# START OF Supplied material

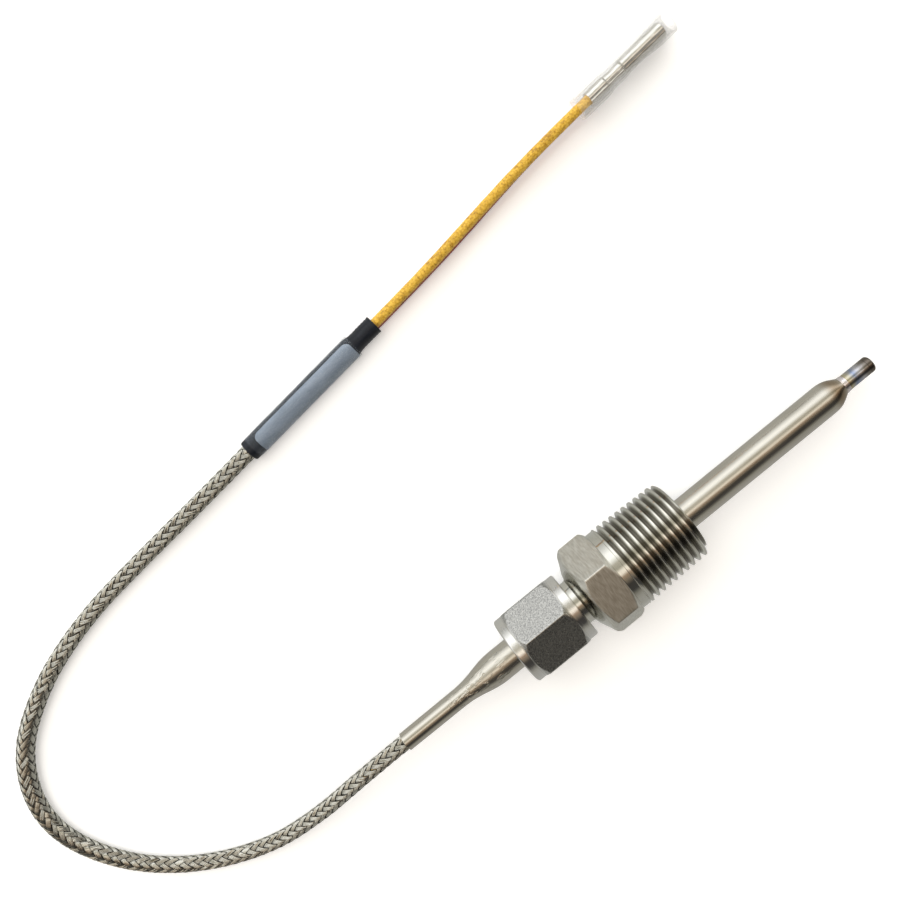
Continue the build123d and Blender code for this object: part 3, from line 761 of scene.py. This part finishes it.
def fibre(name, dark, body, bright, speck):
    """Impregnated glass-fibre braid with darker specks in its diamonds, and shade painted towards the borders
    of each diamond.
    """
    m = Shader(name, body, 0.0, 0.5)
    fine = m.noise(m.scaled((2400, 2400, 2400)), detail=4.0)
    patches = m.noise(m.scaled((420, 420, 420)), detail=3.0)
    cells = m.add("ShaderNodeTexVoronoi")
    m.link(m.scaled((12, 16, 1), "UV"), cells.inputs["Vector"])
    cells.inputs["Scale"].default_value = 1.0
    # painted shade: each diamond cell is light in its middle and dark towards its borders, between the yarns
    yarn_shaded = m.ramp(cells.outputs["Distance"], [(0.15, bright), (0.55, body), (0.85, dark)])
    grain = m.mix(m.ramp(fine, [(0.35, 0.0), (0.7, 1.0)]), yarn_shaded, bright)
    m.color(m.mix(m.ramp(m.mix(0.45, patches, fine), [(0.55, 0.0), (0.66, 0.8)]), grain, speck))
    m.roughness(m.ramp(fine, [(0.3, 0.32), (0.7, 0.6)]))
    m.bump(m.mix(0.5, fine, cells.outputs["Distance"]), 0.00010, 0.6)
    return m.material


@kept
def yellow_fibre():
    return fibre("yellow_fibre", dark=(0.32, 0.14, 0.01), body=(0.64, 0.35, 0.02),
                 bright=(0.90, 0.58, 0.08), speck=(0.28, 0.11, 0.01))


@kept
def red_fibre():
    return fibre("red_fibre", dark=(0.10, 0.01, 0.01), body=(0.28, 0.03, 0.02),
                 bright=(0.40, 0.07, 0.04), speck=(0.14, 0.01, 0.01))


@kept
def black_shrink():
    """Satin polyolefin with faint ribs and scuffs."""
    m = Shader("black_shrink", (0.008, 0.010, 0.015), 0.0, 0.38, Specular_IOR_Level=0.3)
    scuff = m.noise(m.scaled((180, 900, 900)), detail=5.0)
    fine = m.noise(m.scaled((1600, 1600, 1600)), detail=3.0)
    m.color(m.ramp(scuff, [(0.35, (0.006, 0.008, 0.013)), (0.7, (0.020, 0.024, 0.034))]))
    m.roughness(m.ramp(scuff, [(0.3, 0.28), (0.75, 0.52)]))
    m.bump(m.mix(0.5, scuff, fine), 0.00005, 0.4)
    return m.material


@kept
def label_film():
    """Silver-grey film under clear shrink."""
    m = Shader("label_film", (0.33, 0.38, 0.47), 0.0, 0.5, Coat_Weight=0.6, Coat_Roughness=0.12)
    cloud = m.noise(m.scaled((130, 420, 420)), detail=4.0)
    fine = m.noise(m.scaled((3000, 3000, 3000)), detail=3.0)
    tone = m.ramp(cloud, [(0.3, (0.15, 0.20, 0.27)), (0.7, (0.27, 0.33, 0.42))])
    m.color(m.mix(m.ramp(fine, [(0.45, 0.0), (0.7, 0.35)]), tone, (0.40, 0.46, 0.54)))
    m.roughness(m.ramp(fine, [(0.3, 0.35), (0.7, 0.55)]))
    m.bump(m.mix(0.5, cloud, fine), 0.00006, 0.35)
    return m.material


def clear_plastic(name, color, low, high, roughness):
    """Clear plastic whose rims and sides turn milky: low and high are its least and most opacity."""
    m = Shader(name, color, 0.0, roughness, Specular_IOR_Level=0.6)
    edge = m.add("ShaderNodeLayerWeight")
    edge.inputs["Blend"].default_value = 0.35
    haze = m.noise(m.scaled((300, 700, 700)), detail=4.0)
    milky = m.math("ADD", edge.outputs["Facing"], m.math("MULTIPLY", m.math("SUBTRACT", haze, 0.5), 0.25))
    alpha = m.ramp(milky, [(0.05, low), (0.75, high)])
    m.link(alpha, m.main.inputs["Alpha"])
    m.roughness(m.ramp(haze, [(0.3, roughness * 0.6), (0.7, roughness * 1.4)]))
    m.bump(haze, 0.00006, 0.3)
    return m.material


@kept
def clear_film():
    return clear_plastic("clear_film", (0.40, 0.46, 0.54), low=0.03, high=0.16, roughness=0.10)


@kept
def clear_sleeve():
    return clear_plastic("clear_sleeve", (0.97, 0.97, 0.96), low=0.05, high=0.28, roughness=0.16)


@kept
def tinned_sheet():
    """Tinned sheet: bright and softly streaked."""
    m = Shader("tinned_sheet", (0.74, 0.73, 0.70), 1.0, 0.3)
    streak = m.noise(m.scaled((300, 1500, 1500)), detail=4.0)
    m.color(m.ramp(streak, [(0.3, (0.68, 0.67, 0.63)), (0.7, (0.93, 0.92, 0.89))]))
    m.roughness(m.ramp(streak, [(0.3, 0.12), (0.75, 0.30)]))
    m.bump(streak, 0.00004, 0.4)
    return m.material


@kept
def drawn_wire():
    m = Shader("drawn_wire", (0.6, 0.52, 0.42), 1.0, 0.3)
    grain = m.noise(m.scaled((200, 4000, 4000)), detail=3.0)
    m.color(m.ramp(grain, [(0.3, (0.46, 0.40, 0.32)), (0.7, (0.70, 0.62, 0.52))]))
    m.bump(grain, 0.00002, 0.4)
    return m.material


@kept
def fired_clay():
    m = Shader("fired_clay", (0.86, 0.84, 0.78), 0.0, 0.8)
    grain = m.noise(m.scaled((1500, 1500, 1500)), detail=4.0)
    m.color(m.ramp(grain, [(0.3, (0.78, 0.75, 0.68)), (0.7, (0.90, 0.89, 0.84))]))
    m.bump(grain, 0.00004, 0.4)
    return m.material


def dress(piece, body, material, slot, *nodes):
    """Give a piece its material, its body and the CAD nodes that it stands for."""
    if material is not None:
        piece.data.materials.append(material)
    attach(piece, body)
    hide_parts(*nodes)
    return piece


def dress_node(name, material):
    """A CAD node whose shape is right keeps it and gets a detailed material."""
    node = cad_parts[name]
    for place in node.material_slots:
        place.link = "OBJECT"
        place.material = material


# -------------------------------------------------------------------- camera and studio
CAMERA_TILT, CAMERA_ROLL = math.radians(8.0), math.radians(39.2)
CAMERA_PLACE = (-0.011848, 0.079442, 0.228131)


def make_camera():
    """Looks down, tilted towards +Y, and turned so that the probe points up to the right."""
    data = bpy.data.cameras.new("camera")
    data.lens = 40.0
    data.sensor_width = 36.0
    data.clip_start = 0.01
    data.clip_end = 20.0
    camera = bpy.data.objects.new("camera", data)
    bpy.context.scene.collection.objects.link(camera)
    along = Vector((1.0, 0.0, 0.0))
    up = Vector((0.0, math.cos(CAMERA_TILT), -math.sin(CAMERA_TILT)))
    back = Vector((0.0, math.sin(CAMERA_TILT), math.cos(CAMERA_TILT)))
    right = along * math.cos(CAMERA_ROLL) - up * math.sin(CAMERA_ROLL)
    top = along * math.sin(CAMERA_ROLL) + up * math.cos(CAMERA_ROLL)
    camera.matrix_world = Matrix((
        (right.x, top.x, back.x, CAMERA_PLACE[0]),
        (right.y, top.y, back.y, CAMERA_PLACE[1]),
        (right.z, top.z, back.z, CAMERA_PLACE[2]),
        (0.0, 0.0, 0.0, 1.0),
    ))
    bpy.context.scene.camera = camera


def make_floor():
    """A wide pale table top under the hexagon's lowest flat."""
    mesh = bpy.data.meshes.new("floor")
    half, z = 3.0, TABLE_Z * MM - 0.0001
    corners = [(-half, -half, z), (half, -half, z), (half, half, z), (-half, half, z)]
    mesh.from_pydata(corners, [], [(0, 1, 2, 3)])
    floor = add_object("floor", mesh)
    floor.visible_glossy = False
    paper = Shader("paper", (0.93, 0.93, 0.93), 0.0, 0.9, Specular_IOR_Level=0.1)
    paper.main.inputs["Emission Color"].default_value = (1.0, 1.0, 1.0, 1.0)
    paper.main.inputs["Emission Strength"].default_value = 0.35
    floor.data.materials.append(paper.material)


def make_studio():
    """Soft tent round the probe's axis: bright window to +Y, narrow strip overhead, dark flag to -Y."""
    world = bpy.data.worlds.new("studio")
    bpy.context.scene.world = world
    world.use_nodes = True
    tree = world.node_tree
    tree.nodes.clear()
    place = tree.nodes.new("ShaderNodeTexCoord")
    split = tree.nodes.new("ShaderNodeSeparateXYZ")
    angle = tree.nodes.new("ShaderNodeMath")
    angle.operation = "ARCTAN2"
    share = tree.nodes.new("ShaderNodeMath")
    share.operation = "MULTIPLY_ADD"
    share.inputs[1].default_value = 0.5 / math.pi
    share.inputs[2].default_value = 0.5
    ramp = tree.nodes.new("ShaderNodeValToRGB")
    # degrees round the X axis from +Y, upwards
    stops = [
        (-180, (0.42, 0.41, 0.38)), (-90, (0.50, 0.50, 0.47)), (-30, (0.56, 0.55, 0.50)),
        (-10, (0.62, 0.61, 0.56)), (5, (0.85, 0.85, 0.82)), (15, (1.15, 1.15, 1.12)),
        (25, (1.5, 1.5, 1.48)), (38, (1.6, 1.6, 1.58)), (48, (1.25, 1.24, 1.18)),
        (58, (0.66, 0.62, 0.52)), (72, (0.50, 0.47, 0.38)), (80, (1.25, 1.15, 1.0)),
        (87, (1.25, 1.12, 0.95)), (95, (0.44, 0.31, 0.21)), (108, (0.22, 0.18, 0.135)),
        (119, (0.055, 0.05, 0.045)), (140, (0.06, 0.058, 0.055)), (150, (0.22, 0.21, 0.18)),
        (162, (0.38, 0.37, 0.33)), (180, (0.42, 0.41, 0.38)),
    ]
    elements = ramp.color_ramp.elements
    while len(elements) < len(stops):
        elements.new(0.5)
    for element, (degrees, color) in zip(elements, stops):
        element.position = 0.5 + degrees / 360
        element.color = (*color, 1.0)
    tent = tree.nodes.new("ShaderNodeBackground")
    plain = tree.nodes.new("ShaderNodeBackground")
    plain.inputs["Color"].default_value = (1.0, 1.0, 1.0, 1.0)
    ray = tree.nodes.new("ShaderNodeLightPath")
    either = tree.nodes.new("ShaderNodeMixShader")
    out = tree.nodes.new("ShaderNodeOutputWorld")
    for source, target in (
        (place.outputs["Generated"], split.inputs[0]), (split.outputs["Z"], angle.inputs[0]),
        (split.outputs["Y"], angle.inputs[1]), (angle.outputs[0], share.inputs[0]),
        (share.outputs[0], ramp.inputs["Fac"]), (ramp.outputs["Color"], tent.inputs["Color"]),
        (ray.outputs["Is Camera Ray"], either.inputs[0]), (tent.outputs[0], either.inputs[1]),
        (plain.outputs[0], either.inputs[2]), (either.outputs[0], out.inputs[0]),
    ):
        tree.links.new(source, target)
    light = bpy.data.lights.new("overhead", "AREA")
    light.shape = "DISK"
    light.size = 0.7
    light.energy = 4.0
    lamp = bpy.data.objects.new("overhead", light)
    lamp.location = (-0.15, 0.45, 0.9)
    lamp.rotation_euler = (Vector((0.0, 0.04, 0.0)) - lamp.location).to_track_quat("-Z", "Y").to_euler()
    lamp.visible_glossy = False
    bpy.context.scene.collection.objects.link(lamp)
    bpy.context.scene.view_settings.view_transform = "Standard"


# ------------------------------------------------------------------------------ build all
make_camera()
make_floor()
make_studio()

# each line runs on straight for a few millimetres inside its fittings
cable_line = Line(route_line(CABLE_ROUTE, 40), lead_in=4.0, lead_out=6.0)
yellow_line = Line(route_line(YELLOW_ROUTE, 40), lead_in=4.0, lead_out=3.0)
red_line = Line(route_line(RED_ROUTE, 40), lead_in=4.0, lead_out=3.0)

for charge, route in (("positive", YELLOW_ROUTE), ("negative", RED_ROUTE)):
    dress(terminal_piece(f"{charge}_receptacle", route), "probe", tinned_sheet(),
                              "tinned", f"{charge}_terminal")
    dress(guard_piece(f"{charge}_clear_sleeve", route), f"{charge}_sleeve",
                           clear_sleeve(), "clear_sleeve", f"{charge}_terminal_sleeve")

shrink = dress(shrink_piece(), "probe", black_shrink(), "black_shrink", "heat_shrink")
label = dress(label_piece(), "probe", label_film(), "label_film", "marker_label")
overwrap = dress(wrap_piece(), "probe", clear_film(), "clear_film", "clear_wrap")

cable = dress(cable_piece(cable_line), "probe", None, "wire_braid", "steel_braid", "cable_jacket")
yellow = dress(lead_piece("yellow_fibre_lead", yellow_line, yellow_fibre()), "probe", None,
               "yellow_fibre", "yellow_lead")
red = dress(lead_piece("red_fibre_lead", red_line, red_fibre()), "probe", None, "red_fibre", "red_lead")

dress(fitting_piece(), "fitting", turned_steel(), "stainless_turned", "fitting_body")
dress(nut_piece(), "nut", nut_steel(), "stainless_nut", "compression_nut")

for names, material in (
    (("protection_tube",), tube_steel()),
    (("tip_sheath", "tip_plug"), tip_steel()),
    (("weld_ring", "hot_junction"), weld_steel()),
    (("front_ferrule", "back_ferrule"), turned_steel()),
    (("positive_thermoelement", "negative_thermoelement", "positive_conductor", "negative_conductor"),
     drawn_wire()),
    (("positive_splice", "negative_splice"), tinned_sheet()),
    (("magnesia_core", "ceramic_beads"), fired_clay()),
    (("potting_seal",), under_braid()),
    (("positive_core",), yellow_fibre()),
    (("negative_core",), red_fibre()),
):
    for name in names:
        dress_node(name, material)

# END OF Supplied material

Work required. Can you repeat, word for word, every line above from the one containing "hide_parts(*nodes)" down to the one containing "CAD node whose", including both?

Full response.
    hide_parts(*nodes)
    return piece


def dress_node(name, material):
    """A CAD node whose shape is right keeps it and gets a detailed material."""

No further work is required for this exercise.